It's not difficult to solve. It's just that nobody considers it to be a
problem that deserves being solved. If the challenge was in solving it, surely
people would at least be talking about its existence.

> How exactly do you propose we create a decentralized and extensible platform
> that can be improved without leading to competition.

\- The protagonist: Semantic web

\- The antagonist: Privacy

We need more semantics and less privacy. Together, we can create a more
efficient communication platform. That's the base of the platform.

Then, all we need is a predicate-orientated UI, intents as contracts, and IoT
sensors.

All of this has been known for decades. One would need to live under a rock
not to know this. How we got where we are today really is a mystery.

------
miguelrochefort
> \- How do you feel about medium? Love/hate/indifferent?

I like a lot of its content.

> \- What did they do right, and what are it's flaws?

Good: People talk about things people care about.

Bad: Trends define what people care about.

> \- What would you do better? What needs to be changed?

People hate reading. What makes an article popular on Medium is:

1\. Its title

2\. Its bullet points

The future of communication is:

1\. Don't tell me things I already know

2\. _Show_ me the stuff I need in ways I can relate to

This requires some kind of intelligence or AI. This also requires a new
language that's not English. Something more visual, easier to consume. In the
future, we will never write for humans. Machines will read us, customize the
message for each individual human being, and then communicate it to that
person.

> \- What do you expect to see in the future? In 5 years, will medium be what
> twitter is now, or will nobody care about it? Will they be able to maintain
> the content quality, and if yes then how?

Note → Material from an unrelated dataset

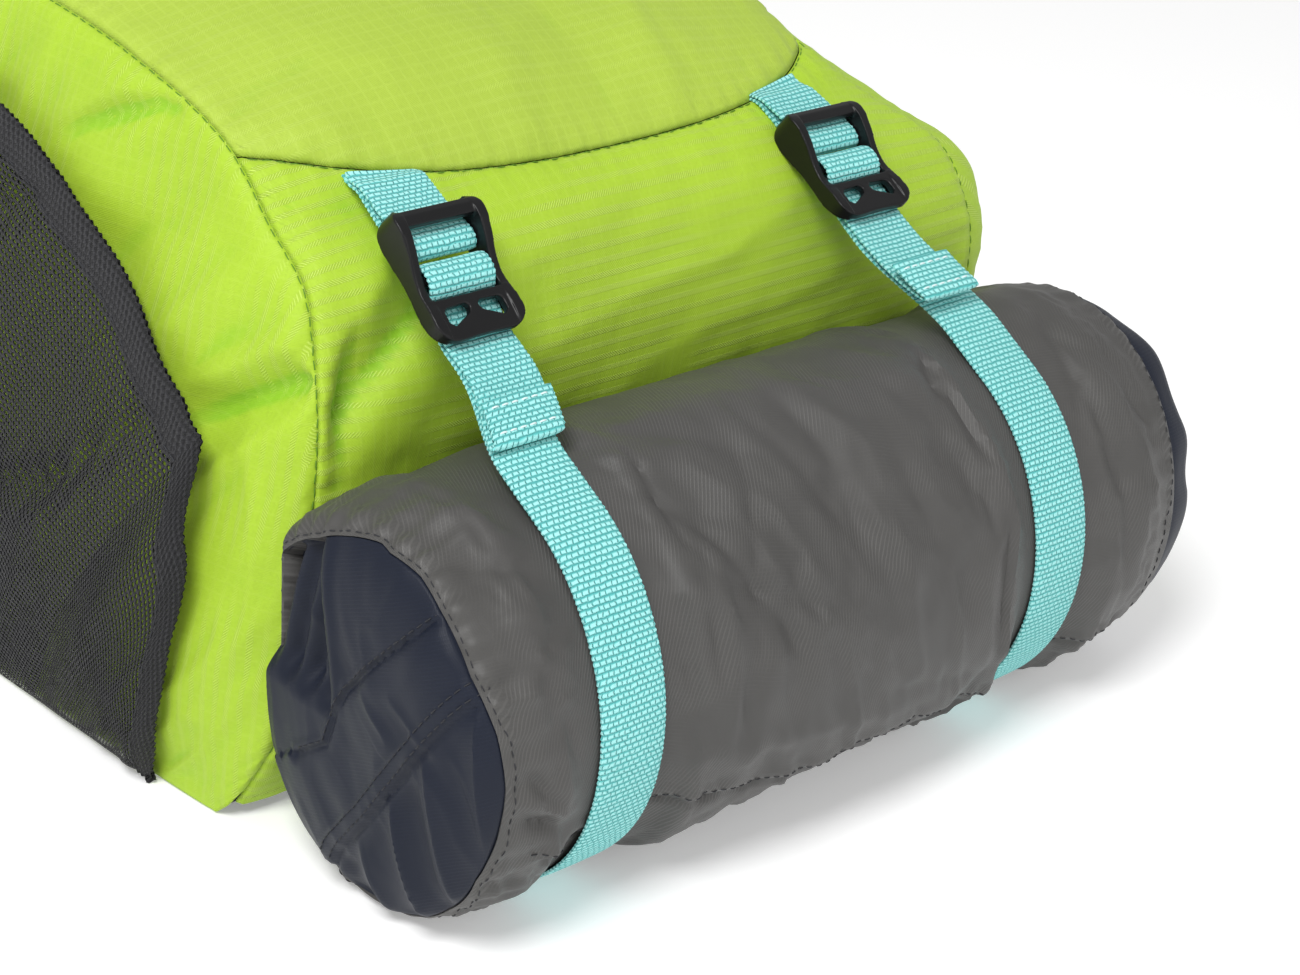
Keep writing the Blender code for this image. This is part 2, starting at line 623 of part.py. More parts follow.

Medium is dead in 5 years. Twitter will be dead in 5 years. People will
communicate through a semantic graph. We won't read text, we will read nodes
and edges.

> \- How do you think they are going to monetize it? How would you do that?

Most posts are actually ads in disguise. People will pay to get their posts
professionally improved (with A/B testing) and cheat the recommendation
system.

------
perlgeek
> How do you feel about medium? Love/hate/indifferent?

I've read good content on medium, which makes me feel (a bit) positive about
it.

Most medium blogs seem to have huge header images though, which require me to
scroll before reading the first sentence, which is very annoying. So slightly
less positive.

> What do you expect to see in the future? In 5 years, will medium be what
> twitter is now, or will nobody care about it?

I expect it to be a bit like wordpress.com now: well-known, still around,
though not a huge hype.

> How do you think they are going to monetize it?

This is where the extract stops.